Can you write out the whole listing exactly?

start Data excerpt

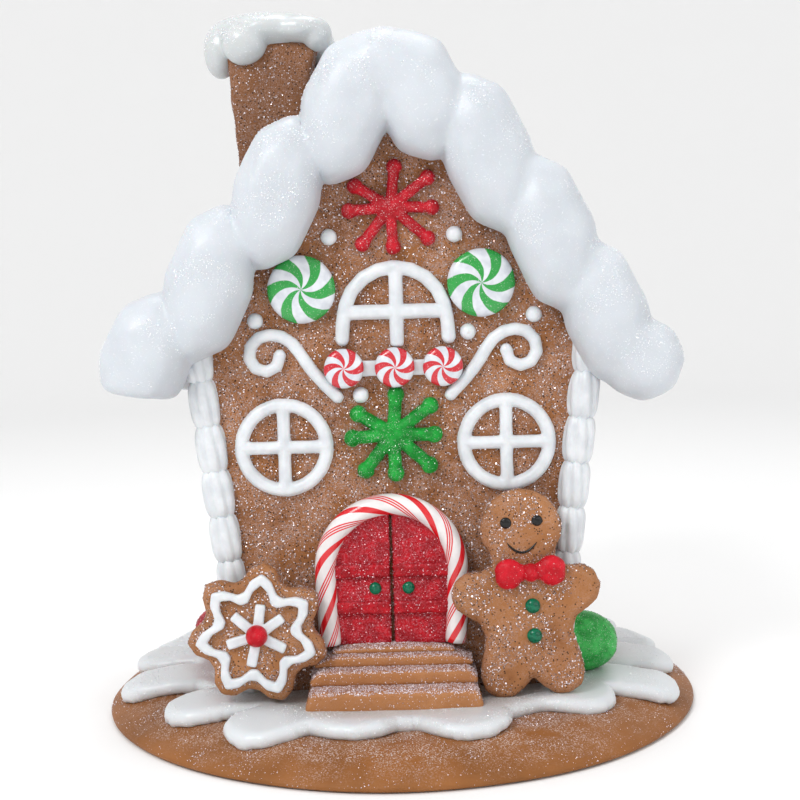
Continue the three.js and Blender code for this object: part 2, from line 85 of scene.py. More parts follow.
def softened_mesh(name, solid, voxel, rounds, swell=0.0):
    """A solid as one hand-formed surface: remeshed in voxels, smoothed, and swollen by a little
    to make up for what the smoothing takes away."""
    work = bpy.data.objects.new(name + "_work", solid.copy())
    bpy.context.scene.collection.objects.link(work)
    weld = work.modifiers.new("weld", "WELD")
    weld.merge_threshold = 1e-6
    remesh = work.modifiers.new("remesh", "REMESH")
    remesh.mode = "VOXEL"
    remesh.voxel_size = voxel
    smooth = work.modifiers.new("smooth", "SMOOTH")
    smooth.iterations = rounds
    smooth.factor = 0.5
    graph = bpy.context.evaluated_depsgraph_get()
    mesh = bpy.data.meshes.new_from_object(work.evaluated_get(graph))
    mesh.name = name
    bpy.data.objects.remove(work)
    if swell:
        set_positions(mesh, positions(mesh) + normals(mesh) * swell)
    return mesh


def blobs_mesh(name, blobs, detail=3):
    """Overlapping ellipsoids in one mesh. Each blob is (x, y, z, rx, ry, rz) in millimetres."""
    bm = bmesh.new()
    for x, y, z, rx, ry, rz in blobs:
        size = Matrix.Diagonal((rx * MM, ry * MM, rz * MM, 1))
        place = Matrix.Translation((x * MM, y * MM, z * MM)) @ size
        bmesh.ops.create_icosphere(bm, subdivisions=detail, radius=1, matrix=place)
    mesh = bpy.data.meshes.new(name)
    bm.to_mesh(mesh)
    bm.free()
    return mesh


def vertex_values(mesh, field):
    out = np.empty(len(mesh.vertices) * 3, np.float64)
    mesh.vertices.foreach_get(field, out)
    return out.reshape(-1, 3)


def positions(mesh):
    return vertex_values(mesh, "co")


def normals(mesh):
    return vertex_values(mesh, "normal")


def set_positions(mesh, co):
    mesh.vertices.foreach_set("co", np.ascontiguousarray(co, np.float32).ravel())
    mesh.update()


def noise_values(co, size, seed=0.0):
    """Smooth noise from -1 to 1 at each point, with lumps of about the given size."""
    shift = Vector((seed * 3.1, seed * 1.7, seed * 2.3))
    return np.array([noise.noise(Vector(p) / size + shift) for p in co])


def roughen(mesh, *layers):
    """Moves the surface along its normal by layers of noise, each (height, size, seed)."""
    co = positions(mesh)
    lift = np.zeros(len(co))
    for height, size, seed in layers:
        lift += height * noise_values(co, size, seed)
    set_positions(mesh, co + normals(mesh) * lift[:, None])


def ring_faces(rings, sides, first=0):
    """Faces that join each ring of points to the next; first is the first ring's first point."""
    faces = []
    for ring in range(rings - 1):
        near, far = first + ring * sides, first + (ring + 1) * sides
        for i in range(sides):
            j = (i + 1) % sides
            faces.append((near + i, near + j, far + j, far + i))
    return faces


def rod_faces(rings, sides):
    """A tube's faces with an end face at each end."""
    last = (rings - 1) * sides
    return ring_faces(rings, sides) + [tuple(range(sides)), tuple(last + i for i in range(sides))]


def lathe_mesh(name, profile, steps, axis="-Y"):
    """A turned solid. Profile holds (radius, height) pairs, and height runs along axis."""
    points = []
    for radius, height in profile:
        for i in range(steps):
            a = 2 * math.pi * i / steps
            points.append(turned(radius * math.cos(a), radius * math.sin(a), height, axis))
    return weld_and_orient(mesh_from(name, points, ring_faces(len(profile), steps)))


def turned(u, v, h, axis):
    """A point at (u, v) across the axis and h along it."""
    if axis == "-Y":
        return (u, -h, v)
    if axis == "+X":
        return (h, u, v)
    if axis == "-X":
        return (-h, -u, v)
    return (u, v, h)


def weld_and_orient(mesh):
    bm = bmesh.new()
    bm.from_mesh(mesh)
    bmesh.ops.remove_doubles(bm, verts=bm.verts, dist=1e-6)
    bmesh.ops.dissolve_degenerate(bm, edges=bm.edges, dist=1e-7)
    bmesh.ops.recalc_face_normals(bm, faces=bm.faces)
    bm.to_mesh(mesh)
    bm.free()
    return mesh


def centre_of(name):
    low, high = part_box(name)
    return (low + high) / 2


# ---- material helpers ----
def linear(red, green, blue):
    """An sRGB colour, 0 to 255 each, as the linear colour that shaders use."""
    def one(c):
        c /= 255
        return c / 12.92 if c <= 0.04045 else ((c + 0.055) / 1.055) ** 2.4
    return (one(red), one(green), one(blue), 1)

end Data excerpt

- Expected output
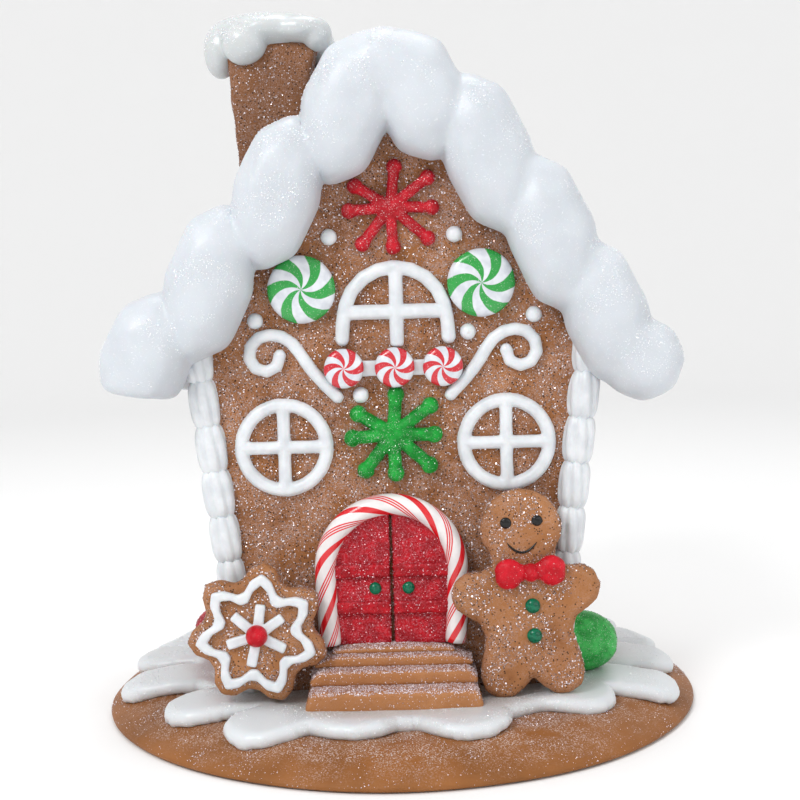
Continue the three.js and Blender code for this object: part 2, from line 85 of scene.py. More parts follow.
def softened_mesh(name, solid, voxel, rounds, swell=0.0):
    """A solid as one hand-formed surface: remeshed in voxels, smoothed, and swollen by a little
    to make up for what the smoothing takes away."""
    work = bpy.data.objects.new(name + "_work", solid.copy())
    bpy.context.scene.collection.objects.link(work)
    weld = work.modifiers.new("weld", "WELD")
    weld.merge_threshold = 1e-6
    remesh = work.modifiers.new("remesh", "REMESH")
    remesh.mode = "VOXEL"
    remesh.voxel_size = voxel
    smooth = work.modifiers.new("smooth", "SMOOTH")
    smooth.iterations = rounds
    smooth.factor = 0.5
    graph = bpy.context.evaluated_depsgraph_get()
    mesh = bpy.data.meshes.new_from_object(work.evaluated_get(graph))
    mesh.name = name
    bpy.data.objects.remove(work)
    if swell:
        set_positions(mesh, positions(mesh) + normals(mesh) * swell)
    return mesh


def blobs_mesh(name, blobs, detail=3):
    """Overlapping ellipsoids in one mesh. Each blob is (x, y, z, rx, ry, rz) in millimetres."""
    bm = bmesh.new()
    for x, y, z, rx, ry, rz in blobs:
        size = Matrix.Diagonal((rx * MM, ry * MM, rz * MM, 1))
        place = Matrix.Translation((x * MM, y * MM, z * MM)) @ size
        bmesh.ops.create_icosphere(bm, subdivisions=detail, radius=1, matrix=place)
    mesh = bpy.data.meshes.new(name)
    bm.to_mesh(mesh)
    bm.free()
    return mesh


def vertex_values(mesh, field):
    out = np.empty(len(mesh.vertices) * 3, np.float64)
    mesh.vertices.foreach_get(field, out)
    return out.reshape(-1, 3)


def positions(mesh):
    return vertex_values(mesh, "co")


def normals(mesh):
    return vertex_values(mesh, "normal")


def set_positions(mesh, co):
    mesh.vertices.foreach_set("co", np.ascontiguousarray(co, np.float32).ravel())
    mesh.update()


def noise_values(co, size, seed=0.0):
    """Smooth noise from -1 to 1 at each point, with lumps of about the given size."""
    shift = Vector((seed * 3.1, seed * 1.7, seed * 2.3))
    return np.array([noise.noise(Vector(p) / size + shift) for p in co])


def roughen(mesh, *layers):
    """Moves the surface along its normal by layers of noise, each (height, size, seed)."""
    co = positions(mesh)
    lift = np.zeros(len(co))
    for height, size, seed in layers:
        lift += height * noise_values(co, size, seed)
    set_positions(mesh, co + normals(mesh) * lift[:, None])


def ring_faces(rings, sides, first=0):
    """Faces that join each ring of points to the next; first is the first ring's first point."""
    faces = []
    for ring in range(rings - 1):
        near, far = first + ring * sides, first + (ring + 1) * sides
        for i in range(sides):
            j = (i + 1) % sides
            faces.append((near + i, near + j, far + j, far + i))
    return faces


def rod_faces(rings, sides):
    """A tube's faces with an end face at each end."""
    last = (rings - 1) * sides
    return ring_faces(rings, sides) + [tuple(range(sides)), tuple(last + i for i in range(sides))]


def lathe_mesh(name, profile, steps, axis="-Y"):
    """A turned solid. Profile holds (radius, height) pairs, and height runs along axis."""
    points = []
    for radius, height in profile:
        for i in range(steps):
            a = 2 * math.pi * i / steps
            points.append(turned(radius * math.cos(a), radius * math.sin(a), height, axis))
    return weld_and_orient(mesh_from(name, points, ring_faces(len(profile), steps)))


def turned(u, v, h, axis):
    """A point at (u, v) across the axis and h along it."""
    if axis == "-Y":
        return (u, -h, v)
    if axis == "+X":
        return (h, u, v)
    if axis == "-X":
        return (-h, -u, v)
    return (u, v, h)


def weld_and_orient(mesh):
    bm = bmesh.new()
    bm.from_mesh(mesh)
    bmesh.ops.remove_doubles(bm, verts=bm.verts, dist=1e-6)
    bmesh.ops.dissolve_degenerate(bm, edges=bm.edges, dist=1e-7)
    bmesh.ops.recalc_face_normals(bm, faces=bm.faces)
    bm.to_mesh(mesh)
    bm.free()
    return mesh


def centre_of(name):
    low, high = part_box(name)
    return (low + high) / 2


# ---- material helpers ----
def linear(red, green, blue):
    """An sRGB colour, 0 to 255 each, as the linear colour that shaders use."""
    def one(c):
        c /= 255
        return c / 12.92 if c <= 0.04045 else ((c + 0.055) / 1.055) ** 2.4
    return (one(red), one(green), one(blue), 1)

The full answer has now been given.